No error was therefore committed by the trial judge in dismissing the complaint in case No. 2643 in so far as it affects parcel A and the right of the defendant Empalmado thereto; nor did his Honor err in ordering the registration of the same parcel in the name of Empalmado and his wife Felipa Brion, regardless of the opposition of the plaintiff Gutierrez.

GUTIERREZ v. REYES

Parcel B. — As already stated, this parcel comes from the same source as the parcel A, that is, from the estate of Bonifacio Gutierrez. With respect to this parcel it appears that on May 28, 1906, Atilano Balcita, being then in possession and asserting a claim of ownership, sold the same by a contract of sale with pacto de retro for the sum of P200 to the defendant Esteban Reyes. In the document constituting the evidence of this sale Atilano Balcita falsely declared that he was owner by virtue of having inherited the property from his parents and that he had been in quiet and pacific possession for fifteen years. Esteban Reyes was a purchaser for value and bought in belief that the land really belonged to his vendor. The period for repurchase under this contract was ten years, which passed in 1916 without redemption having been effected. It is not clear whether the purchaser under this contract entered into possession during the time stipulated for redemption or not; but it is agreed that, with this exception, the defendant Reyes had, until the institution of this action on May 10, 1918, exercised actual and adverse possession, to the exclusion of all other persons.

Upon the facts above stated the trial judge gave Reyes the benefit of prescription under the ten-year statute (sec. 41, Code of Civ. Poc.) and held that the right of Sergia Gutierrez, as reservee, had been thereby destroyed.

We are of the opinion that the conclusion thus reached is erroneous. We may accept the legal proposition that occupancy by Esteban Reyes, pursuant to the contract of sale with pacto de retro by which he acquired the property, and prior to the expiration of the period for redemption, may be considered an adverse possession as against everybody having a prescriptible interest, notwithstanding the existence of the stipulation for repurchase. As was said by this court in Santos v. Heirs of Crisostomo and Tiongson (41 Phil., 342, 352), the insertion of a stipulation for repurchase by the vendor in a contract of sale does not necessarily create a right inconsistent with the right of ownership in the purchaser. Such a stipulation is in the nature of an option, and the possible exercise of it rests upon contingency.
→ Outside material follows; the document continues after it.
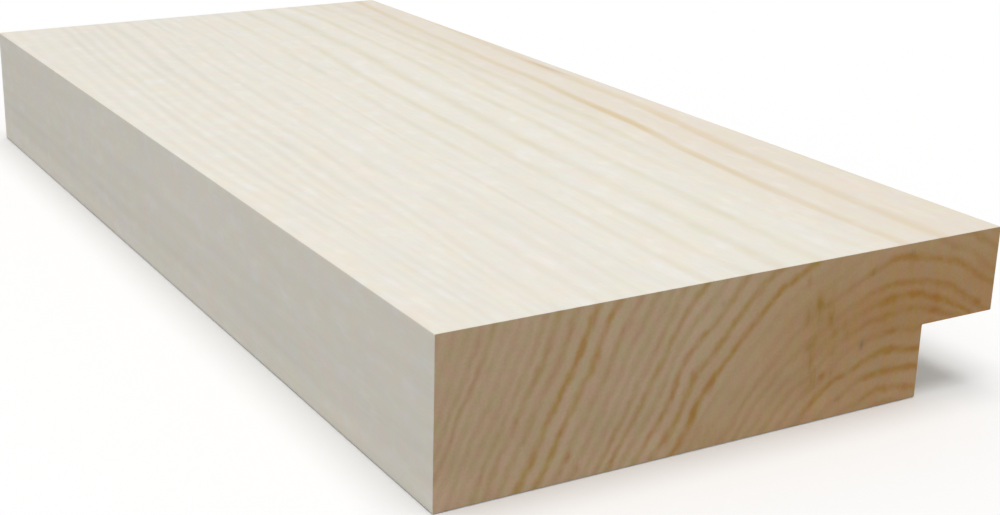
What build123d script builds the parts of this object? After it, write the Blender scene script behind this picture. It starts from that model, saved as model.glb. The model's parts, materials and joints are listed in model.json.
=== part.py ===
"""A planed softwood plank with one rebated edge, modelled as the single piece of timber it is.

The section is a plain rectangle with a square rebate milled out of the lower right corner, which
leaves a tongue level with the top face. The plank lies flat, top face up.

Frame: +X across the width towards the rebated edge, +Y along the grain, +Z up. The origin is the
centre of the overall box at the level of the underside, which is the surface the plank rests on.
All sizes are millimetres.
"""

from build123d import *
import os

# Stock size
THICKNESS = 45.0
WIDTH = 174.0
LENGTH = 378.0

# Rebate milled along the lower right edge
REBATE_WIDTH = 25.0
REBATE_HEIGHT = 21.0
REBATE_ROOT_RADIUS = 0.3

# Easing left on the long edges by a light sanding. The sawn ends stay square.
ARRIS_RADIUS = 0.3


def outer_edges(section, root):
    """The section's corners, apart from the rebate's inner one: each becomes a long edge."""
    return section.vertices().filter_by(lambda v: (v.center() - root).length > ARRIS_RADIUS)


def plank_section():
    """The cross section on the XZ plane: a board outline less its rebate, with eased corners."""
    left = -WIDTH / 2
    right = WIDTH / 2
    shoulder = right - REBATE_WIDTH
    outline = Polyline(
        (left, 0),
        (shoulder, 0),
        (shoulder, REBATE_HEIGHT),
        (right, REBATE_HEIGHT),
        (right, THICKNESS),
        (left, THICKNESS),
        close=True,
    )
    section = make_face(outline)
    root = Vector(shoulder, REBATE_HEIGHT, 0)
    section = fillet(outer_edges(section, root), ARRIS_RADIUS)
    return fillet(section.vertices().sort_by_distance(root)[0], REBATE_ROOT_RADIUS)


def plank():
    """The section run along the grain, between two ends sawn square."""
    along_the_grain = Plane.XZ.offset(-LENGTH / 2)
    return extrude(along_the_grain * plank_section(), LENGTH)


os.makedirs("parts", exist_ok=True)
export_step(plank(), "parts/plank.step")
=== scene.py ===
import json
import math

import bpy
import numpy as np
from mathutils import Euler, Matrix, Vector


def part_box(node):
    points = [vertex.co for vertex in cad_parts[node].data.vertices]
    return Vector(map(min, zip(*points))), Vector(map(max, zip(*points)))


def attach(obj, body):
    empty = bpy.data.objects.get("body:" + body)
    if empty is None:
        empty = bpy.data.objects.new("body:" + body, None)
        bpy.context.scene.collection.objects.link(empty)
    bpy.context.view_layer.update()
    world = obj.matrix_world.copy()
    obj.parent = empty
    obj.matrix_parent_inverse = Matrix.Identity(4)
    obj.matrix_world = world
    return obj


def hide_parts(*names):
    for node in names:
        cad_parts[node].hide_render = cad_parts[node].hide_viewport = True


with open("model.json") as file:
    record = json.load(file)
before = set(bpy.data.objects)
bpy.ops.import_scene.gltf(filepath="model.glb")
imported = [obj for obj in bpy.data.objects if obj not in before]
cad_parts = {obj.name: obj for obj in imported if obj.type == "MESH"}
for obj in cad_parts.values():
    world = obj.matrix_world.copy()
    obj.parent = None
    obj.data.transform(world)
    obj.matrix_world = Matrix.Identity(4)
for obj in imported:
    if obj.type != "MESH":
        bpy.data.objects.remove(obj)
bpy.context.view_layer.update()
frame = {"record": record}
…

It creates no subsisting right whatever in the property, and so far from being inconsistent with the idea of full ownership in the purchaser, it really rests upon the assumption of ownership in him.
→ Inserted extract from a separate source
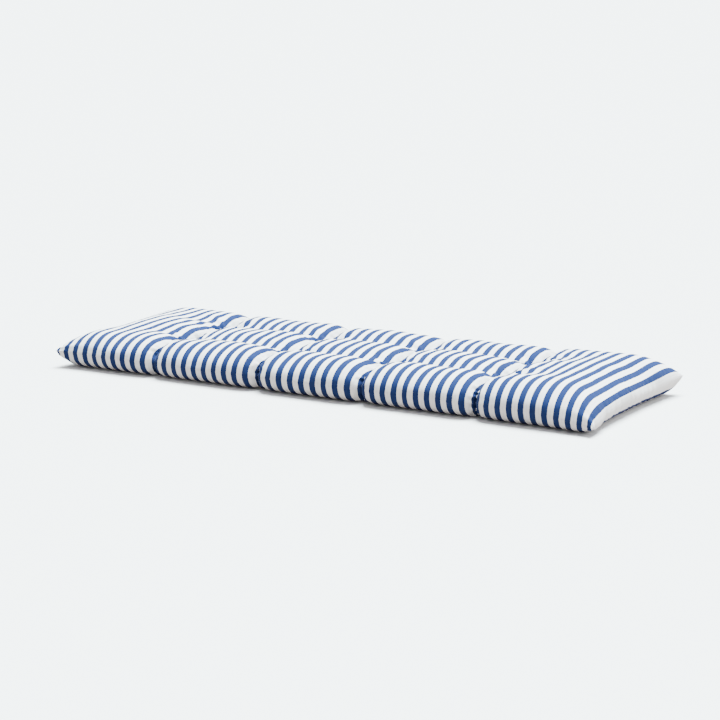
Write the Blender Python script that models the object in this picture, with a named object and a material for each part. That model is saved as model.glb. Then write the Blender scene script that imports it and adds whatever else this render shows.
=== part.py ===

But it must be borne in mind that the true owner of this property was Gertrudis Balcita, a minor, and the period of limitation did not begin to run against her or any person claiming in her right until the date of her death, which was December 9, 1912. It must furthermore be remembered that the plaintiff does not claim in the character of an ordinary successor to the rights of Gertrudis Balcita; her claim is based upon a positive provision of law, which could not operate in any wise until the death of Gertrudis Balcita, when the reservable character first attached to the property in question. From this it is obvious that the right of the plaintiff — which even yet is of a purely contingent nature — could not be affected by anything that had occurred prior to the death of Gertrudis Balcita; and as this action was begun in May, 1918, the ten-year period necessary to confer a complete prescriptive title had not then elapsed.

What has been said makes it unnecessary to express any opinion upon the more recondite question whether Sergia Gutierrez really has a prescriptible interest in the parcel B, but we may observe that the position of the reservee under the Spanish law is very much like that of the ordinary remainderman at common law, who is entitled to take after the termination of a particular life estate; and it is generally accepted doctrine in common-law jurisdictions that if the life tenant loses his life estate by adverse possession the interest of the remainderman is not thereby destroyed. (17 R. C. L., 982; 21 C. J., 972, 975, 1013.) The reason for the rule is said to be that, during the existence of the life estate, the remainderman has no right to possession and consequently cannot bring an action to recover it. (21 C. J., 974.) As was said by the Supreme Court of Ohio in Webster v. Pittsburg, etc., Railroad Co. (15 L. R. A. [N. S. ], 1154), "No possession can be deemed adverse to a party who has not at the time the right of entry and possession."cralaw virtua1aw library

From what has been said it is apparent that the judgment must be affirmed in so far as concerns the registration of parcel A in expediente No. 409, G.L.R.O., record No. 14769, and in so far as relates to the dismissal of the complaint against Gregorio Empalmado in case No. 2643; but the judgment in the same case must be reversed in so far as relates to parcel B, now in the possession of Esteban Reyes, and it is hereby declared that said parcel is reversable property and upon the death of Atilano Balcita will pass to Sergia Gutierrez, if she be then living. Let a certified copy of this pronouncement be filed with register of deeds of the Province of Laguna for record pursuant to the provisions of Act No. 2837 of the Philippine Legislature. So ordered, without special pronouncement as to costs.

Johnson, Malcolm, Avanceña, Villamor, Ostrand, Johns, and Romualdez, JJ., concur.